No doubt, this will not be in the top five. keep It Rolling - and don't forget to pull the max from your ATM on August 12. Party on.
why the 12? whats happening on the 12th?
DoChen suggested a symbolic move to crash the banks - a collective ATM withdrawl on August 12. Pull the most you can and leave it out as long as you can.
Listening.
Blah, blah, blah...how can the curve tell us anything when there are only a couple of players/suckers in the T and MBS markets anyway?
Maybe a good historical perspective, but history is out the door when working within this era of unaccountable delusion!
Agreed - it's so hard to use historical references when all of the correlations have gone to 1, especially since the Great Leveraging (1960 - 2008) cannot be used to plot out the Great De-Leveraging.
You want delusion: Illinois owes 2,000 vendors $100,000 or more in unpaid bills.
http://www.illinoisisbroke.com/vendors.aspx
Brief, articulate, plain-spoken. This was a great help that I very much appreciate.
PANCAKE BITCHES !! until you just can't anymore.. capitulation
Miles submits "PANCAKE BITCHES !!" as a defining name for our movement. Thank you, Miles. Keep It Rolling
LMAO!!!
I always find turning the trails to max length and clicking animate to be interesting on this. http://stockcharts.com/charts/YieldCurve.html
It looks so perfect now. I have no real idea what it portends but it does look like the it inverts in 2006, they lost control of the short end back in the middle of 2007,things get very volatile through the lows, then the low end gets pinned to the lowest left hand corner and does not move. The whole thing appears to be trying to to go vertical near the end.
Just as a question. If your short term interest rates(where everything seems to get rolled) blow higher than your long term rates does that mean there is concern that obligations will not be met in the short term? Was the bond market showing that there was more than a passing chance the US could blow up in the 13-26 week range? Then that fear subsided when the whole QE1.0 kicked in and the alphabet soup was served?
How does throwing more debt into the picture lower the risk of default?
that's a cool graph.
You might like the Living Yield Curve:
http://www.smartmoney.com/investing/bonds/the-living-yield-curve-7923/
I came across this a year, year and a half ago, but apparently they keep it updated because it goes straight through this month.

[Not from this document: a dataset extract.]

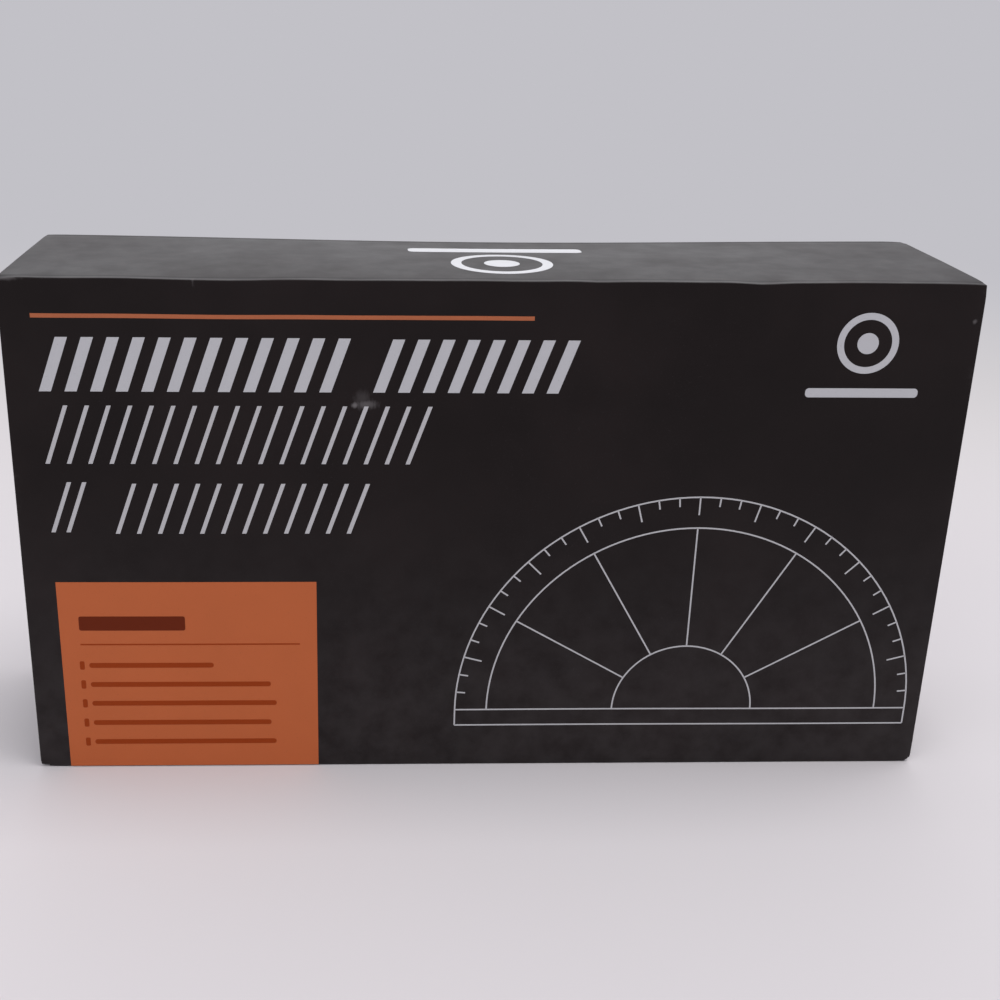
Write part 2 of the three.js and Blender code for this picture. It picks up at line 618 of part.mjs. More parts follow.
// A steel plate with its abrasive, turned about +Y with the plate's inner face at zero
function addDisc(name, abrasiveThickness, material, place, parent) {
  const radius = discDiameter / 2;
  const abrasiveRadius = radius - abrasiveInset;
  const low = plateThickness + seatGap;
  const high = low + abrasiveThickness;
  add(`${name}_plate`, place(turned([
    [0, 0], [radius - plateChamfer, 0], [radius, plateChamfer],
    [radius, plateThickness - plateChamfer], [radius - plateChamfer, plateThickness],
    [0, plateThickness],
  ])), steel(), parent);
  add(`${name}_disc`, place(turned([
    [0, low], [abrasiveRadius, low], [abrasiveRadius, high - abrasiveChamfer],
    [abrasiveRadius - abrasiveChamfer, high], [0, high],
  ])), material, parent);
}

// Spare ceramic discs, each face up in its round pocket
function addSpareDiscs() {
  const ceramics = [['coarse_ceramic', 1, 0xcfc8bb], ['fine_ceramic', -1, 0xe9e6df]];
  for (const [name, side, color] of ceramics) {
    const z = middleZ + (side * discPitch) / 2 - settle;
    const backmost = insertFrontY + spareDiscRecess + ceramicThickness + seatGap + plateThickness;
    const place = (geometry) => geometry.rotateX(Math.PI).translate(discX, backmost, z);
    addDisc(name, ceramicThickness, finish(color, 0.8), place, sharpenerBox);
  }
}

// A folded pair of gloves, one behind the other
function addGloves() {
  const outline = roundedRectangle(
    gloveWidth - 2 * gloveEdgeRound, gloveHeight - 2 * gloveEdgeRound,
    gloveCornerRadius - gloveEdgeRound, kitX, gloveWindowZ - settle,
  );
  const rounding = {
    depth: gloveThickness - 2 * gloveEdgeRound,
    bevelEnabled: true,
    bevelSize: gloveEdgeRound,
    bevelThickness: gloveEdgeRound,
    bevelSegments: gloveEdgeSteps,
  };
  const backmost = insertFrontY + upperThickness;
  for (const [name, layer] of [['right', 0], ['left', 1]]) {
    const back = backmost - layer * (gloveThickness + seatGap);
    const glove = plate(outline, back - gloveThickness, back - gloveEdgeRound, rounding);
    add(`glove_${name}`, glove, finish(0x8f9398, 0.95));
  }
}

addCase();
addInsert();
addAngleBlock();
addRoller();
addSpareDiscs();
addGloves();

export default sharpenerBox;
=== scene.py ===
"""Looks of a rolling knife sharpener set in its closed gift box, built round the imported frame.

Lengths are in metres. +Z is up, the printed cover faces -Y and the set stands on Z = 0.
"""
import logging
import math
from collections.abc import Callable
from dataclasses import dataclass, field
from enum import Enum
from functools import cache

import bmesh
import bpy
import numpy as np
from mathutils import Matrix, Vector


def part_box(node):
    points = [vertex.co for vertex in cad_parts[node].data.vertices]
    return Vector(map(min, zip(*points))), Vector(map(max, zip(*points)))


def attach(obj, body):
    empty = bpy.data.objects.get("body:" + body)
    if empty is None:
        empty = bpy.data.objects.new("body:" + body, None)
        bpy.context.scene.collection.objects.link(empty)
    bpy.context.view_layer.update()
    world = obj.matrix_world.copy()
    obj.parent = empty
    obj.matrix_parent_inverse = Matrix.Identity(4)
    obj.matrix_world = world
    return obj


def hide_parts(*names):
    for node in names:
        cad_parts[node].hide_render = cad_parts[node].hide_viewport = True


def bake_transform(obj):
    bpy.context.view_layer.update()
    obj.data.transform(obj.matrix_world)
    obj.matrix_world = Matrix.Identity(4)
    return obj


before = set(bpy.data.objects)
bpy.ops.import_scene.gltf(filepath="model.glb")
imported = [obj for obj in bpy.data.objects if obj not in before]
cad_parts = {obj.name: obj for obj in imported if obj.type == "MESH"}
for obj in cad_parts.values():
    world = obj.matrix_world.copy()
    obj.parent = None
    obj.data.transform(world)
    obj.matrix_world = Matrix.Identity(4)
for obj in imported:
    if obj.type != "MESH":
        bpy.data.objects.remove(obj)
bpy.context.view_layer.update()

LOG = logging.getLogger("sharpener_set")
Triple = tuple[float, float, float]
Pair = tuple[float, float]
Array = np.ndarray
Rule = Callable[[Array], Array]
Material = bpy.types.Material
Socket = bpy.types.NodeSocket
Object = bpy.types.Object
Tree = bpy.types.NodeTree
Value = object

MM = 0.001
WELD = 0.002 * MM
TINY = 1e-9
ON_PLANE = 2e-6
SHALLOW_DEG = 20
SHARP_DEG = 38.0
FLAT_DEG = 0.5
BEVEL_DEG = 30
PRINT_STEP = 4 * MM
ARC_STEP_DEG = 2.5
TURN_STEPS = 9
SIDE_POINTS = (30, 54)
CORNER_POINTS = 6
EASED_POINTS = 4
NICKEL = (202, 199, 192)
NUMERAL_SHARE = 0.72


def span(node: str) -> tuple[Array, Array]:
    """Lowest and highest corner of a CAD node, as arrays."""
    low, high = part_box(node)
    return np.array(low), np.array(high)


def middle_of(node: str) -> Array:
    """Middle of a CAD node's box."""
    low, high = span(node)
    return (low + high) / 2


def bell(distance: Array, width: float) -> Array:
    """A bell curve: the exponential of minus the square of a distance over a width."""
    return np.exp(-(distance / width) ** 2)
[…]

Another great sign for our society? If you look at the end, you'll see that in the time the page has been up (at least a year, possiby two), 18 people have "liked" it on Fuckbook.
That is cool, thanks.
I just can't believe half of what I read out there
http://www.bearmarketinvestments.com/and-the-bond-fraud-continues
There must be a plunge bot in most stocks and currencies right now, cause all the charts look the same...

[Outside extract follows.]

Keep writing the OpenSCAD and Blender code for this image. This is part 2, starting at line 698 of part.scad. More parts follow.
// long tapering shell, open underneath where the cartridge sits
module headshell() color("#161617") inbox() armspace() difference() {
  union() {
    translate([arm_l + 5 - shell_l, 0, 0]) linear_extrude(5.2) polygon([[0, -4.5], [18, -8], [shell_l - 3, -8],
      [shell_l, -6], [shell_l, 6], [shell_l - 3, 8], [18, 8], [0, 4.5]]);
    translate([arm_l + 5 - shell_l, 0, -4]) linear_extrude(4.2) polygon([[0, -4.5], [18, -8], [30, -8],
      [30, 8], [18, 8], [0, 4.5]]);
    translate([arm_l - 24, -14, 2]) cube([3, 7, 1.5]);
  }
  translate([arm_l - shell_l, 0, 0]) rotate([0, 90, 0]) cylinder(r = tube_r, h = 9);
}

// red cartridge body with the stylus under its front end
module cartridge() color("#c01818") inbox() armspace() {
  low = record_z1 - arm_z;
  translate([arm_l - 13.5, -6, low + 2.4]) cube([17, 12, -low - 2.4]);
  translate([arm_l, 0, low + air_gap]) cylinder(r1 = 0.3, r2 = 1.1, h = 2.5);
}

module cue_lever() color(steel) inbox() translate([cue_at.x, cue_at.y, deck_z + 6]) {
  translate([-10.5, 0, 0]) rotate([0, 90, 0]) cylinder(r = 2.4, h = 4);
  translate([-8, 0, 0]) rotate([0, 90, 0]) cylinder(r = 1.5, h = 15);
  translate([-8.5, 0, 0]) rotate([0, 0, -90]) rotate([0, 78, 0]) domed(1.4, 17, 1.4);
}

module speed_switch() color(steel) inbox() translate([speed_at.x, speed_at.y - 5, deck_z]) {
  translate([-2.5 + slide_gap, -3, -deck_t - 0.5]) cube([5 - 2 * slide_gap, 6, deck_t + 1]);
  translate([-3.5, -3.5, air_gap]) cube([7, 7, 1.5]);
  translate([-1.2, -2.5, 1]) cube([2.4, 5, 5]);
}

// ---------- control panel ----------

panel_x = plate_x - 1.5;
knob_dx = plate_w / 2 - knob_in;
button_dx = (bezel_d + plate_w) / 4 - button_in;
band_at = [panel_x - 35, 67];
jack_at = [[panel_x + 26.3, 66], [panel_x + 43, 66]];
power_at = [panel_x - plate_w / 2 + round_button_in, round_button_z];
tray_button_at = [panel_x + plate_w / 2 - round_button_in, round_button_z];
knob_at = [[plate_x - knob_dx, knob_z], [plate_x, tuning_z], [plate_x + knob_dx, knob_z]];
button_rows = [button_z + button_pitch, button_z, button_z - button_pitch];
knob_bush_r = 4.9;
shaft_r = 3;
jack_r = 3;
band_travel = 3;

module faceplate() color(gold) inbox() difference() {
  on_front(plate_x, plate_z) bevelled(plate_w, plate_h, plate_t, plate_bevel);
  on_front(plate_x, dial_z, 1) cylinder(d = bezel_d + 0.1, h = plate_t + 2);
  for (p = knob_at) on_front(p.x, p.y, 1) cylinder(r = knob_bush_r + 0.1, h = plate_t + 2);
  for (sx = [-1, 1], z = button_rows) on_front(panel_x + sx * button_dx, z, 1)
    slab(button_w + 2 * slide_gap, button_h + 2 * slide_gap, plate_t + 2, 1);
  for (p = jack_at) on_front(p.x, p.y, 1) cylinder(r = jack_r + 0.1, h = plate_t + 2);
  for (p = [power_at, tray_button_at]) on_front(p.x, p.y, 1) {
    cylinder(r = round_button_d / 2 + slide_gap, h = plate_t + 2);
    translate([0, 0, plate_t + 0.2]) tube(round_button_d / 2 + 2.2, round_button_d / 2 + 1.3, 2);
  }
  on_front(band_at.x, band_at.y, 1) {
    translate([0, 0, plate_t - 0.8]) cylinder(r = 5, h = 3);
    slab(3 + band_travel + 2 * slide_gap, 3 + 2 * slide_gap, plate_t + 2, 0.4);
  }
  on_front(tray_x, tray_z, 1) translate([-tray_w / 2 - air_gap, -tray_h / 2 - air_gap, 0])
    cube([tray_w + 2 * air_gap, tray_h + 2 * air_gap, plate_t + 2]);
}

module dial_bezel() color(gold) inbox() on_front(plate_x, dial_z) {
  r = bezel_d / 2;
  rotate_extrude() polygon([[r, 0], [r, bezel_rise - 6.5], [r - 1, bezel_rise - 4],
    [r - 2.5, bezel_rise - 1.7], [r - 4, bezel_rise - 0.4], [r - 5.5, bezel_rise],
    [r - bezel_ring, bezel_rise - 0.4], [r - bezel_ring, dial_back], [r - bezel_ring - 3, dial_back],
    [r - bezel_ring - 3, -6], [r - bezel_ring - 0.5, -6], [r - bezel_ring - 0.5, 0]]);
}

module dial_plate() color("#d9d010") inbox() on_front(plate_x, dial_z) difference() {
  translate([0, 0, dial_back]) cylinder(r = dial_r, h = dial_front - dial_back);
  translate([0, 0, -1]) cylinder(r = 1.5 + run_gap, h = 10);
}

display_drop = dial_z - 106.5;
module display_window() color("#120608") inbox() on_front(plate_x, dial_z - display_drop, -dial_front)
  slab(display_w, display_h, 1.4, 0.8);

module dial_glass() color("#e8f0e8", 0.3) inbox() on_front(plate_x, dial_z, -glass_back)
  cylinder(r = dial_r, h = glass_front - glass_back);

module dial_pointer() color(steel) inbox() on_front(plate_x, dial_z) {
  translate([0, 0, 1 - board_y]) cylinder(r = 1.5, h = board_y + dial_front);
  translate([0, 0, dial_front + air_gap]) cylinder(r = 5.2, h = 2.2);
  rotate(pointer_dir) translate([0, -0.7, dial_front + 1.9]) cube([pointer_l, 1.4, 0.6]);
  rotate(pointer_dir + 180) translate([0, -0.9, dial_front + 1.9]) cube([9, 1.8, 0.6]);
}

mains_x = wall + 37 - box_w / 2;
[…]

"another validation of a market ill with Schrodinger's syndrome, where we now have inflation and deflation rampant concurrently, and, frankly, idiotically."

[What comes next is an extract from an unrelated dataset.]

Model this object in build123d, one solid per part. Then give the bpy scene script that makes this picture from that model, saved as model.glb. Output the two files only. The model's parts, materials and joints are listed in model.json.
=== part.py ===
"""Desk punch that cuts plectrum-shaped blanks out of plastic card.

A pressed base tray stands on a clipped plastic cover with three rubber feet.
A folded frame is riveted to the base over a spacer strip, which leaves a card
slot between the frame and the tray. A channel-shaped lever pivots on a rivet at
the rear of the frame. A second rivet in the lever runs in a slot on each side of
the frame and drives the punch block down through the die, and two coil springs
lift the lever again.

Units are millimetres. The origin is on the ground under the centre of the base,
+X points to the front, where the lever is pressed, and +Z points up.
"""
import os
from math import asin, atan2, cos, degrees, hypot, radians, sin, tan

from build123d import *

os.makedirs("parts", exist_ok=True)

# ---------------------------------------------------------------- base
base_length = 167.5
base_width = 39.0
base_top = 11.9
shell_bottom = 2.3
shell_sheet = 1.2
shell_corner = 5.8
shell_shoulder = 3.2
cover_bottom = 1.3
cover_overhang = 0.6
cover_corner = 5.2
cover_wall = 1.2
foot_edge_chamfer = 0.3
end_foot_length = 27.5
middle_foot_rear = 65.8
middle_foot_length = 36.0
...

You obviously don't read the comments much Durden. I've posted it a few times & I'll do it again; inflation & deflation are the same thing, at most two facets of the same monetary disorder. It's not idiotic at all to have both concurrently.
You can't have one.... without the o-th-er.
Does it matter, when the curve flatens, if the short end goes up or the long end down? I think it does.